Allí me referí a los movimientos de tipo pendular, en los que los legisladores implantaron sucesiva – mente, entre 2006 y 2007, normas que fueron percibidas, las primeras, como tendientes a consolidar una suerte de rectoría del sistema mediático sobre el sistema político -rotuladas para fines de descalificación como Ley Televisa- y las segundas, como orientadas a restaurar la rectoría del sistema mediático, incluso sacrificando libertades.

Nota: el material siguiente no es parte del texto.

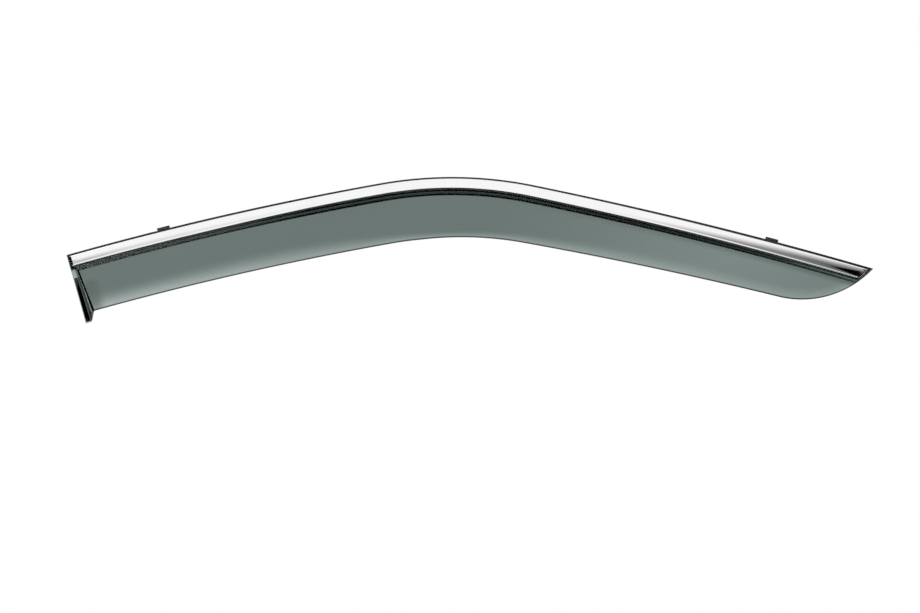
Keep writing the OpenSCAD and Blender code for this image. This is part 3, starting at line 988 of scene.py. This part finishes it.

A partir de que unos y otros -bajo sus estrategias y criterios encontrados- han sido incapaces de propiciar la normatividad de la comunicación pública correspondiente a las condiciones de hoy, acorde con el nuevo esquema de ejercicio y distribución del poder en México, la legislación que hace falta -concluí entonces- sólo podrá surgir de un acuerdo de principio entre los actores relevantes del sistema político y los actores relevantes del sistema mediático. Y eso, si ambos concurren en una serie de definiciones que reafirmen las libertades informativas, de opinión y de expresión de la pluralidad política, cultural y de intereses de la sociedad mexicana de hoy.

Hay tiempo, pero no mucho. Sin poner al día la normatividad de los medios convencionales, ya toca a la puerta la necesidad de definir el marco nacional de los medios de la globalidad, basado en el acceso irrestricto a la información proveniente de todas las direcciones, en la libertad de conexión ilimitada a todas las fuentes de mensajes del planeta, y, por supuesto, en nuevas y ampliadas formas de libertad de expresión y divulgación de mensajes, también en todas direcciones, que hacen ver como algo anacrónicos algunos de los discursos del actual debate sobre legislación de los medios. A veces, tanto como el incidente planteado por China frente a Google, que orilló a salir de aquel imperio al célebre motor de búsquedas de la gran red de la globalidad.